All of this is achieved at a relatively modest cost to taxpayers. While the state’s numerous other academic health centers operate on $1 billion or more each year, NEOMED has an annual budget of about $80 million. Because of its partnerships with hospitals and universities, the university doesn't incur the cost of clinical faculty or of operating a hospital. .
“It’s a great model, and we’re able to leverage the relationships with the hospitals,” Gershen says. “The hospitals derive tremendous benefits from this. They receive market share because they’re part of an academic health center. Two-thirds of the public would rather go to a teaching hospital. The hospitals benefit because they receive a pipeline of providers.”
Community Focus
The school also strengthens its connection between students and communities in need through its “education for service.” Partners fund scholarships for students who must commit to working in communities in need after they graduate. Mercy Health gave $3 million to the program. Students who benefit from a Mercy Health scholarship commit to working in one of Mercy’s underserved areas.
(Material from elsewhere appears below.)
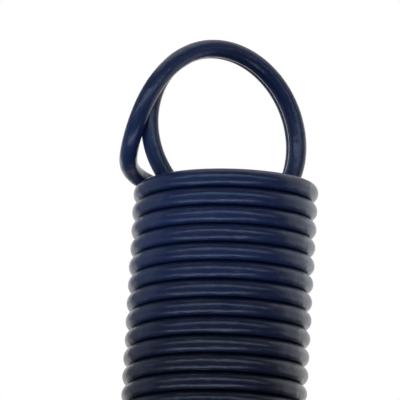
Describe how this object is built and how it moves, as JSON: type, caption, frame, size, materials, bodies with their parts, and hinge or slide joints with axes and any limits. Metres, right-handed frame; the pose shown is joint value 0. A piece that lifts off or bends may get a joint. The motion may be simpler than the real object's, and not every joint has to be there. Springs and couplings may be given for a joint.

“I really think that the more we can fund students’ educations through the businesses that really will benefit from those educations, the better off we are,” says Gershen. “Why not have hospitals contribute to the funding? They would get a pipeline of providers that they don’t have, students would have lower indebtedness, and the community would get providers that they can’t attract.”
Another way NEOMED aspires to help the region is in disease prevention. “I’m very interested in making sure we’re a leader in health and wellness, and that we’re not just looking at curing disease, but that we’re looking at prevention and keeping people healthy,” Gershen says. “[Sequoia Wellness Company operates a] health and wellness center, of which every student is a member, plays a part in achieving that goal.
“Just think of each student seeing thousands of patients,” Gershen says. “There’s a multiplier effect. If our students think of health and wellness in a positive way, they’ll transmit that to their patients and, hopefully, we’ll get a healthier, less obese society.”
Going forward, Gershen sees NEOMED playing an ever-more integral role in community members’ lives. “Bringing the community in is very important,” he says. “Sometimes universities are seen as ivory towers or silos, and people wonder what goes on beyond the walls of the university.” NEOMED wants to welcome the community into its walls and give the public a sense of “ownership” of the university.
Tied in with everything NEOMED does is an emphasis on diversity, which, in recent years, has joined primary care and community-based health as pillars of the university. Just as Northeast Ohio communities need primary care doctors, they need medical professionals who reflect and represent them.
“There’s been a lot of research showing that patients will seek out providers who are similar to themselves, and that’s by religion, race, every possible diversity component you can imagine. It also goes by socioeconomic status,” Gershen says. “So we feel, from an access-to-care point of view, it’s advantageous for the health of the public to have local people who are interested in their communities, who relate to people in their communities well, who can serve those communities better.”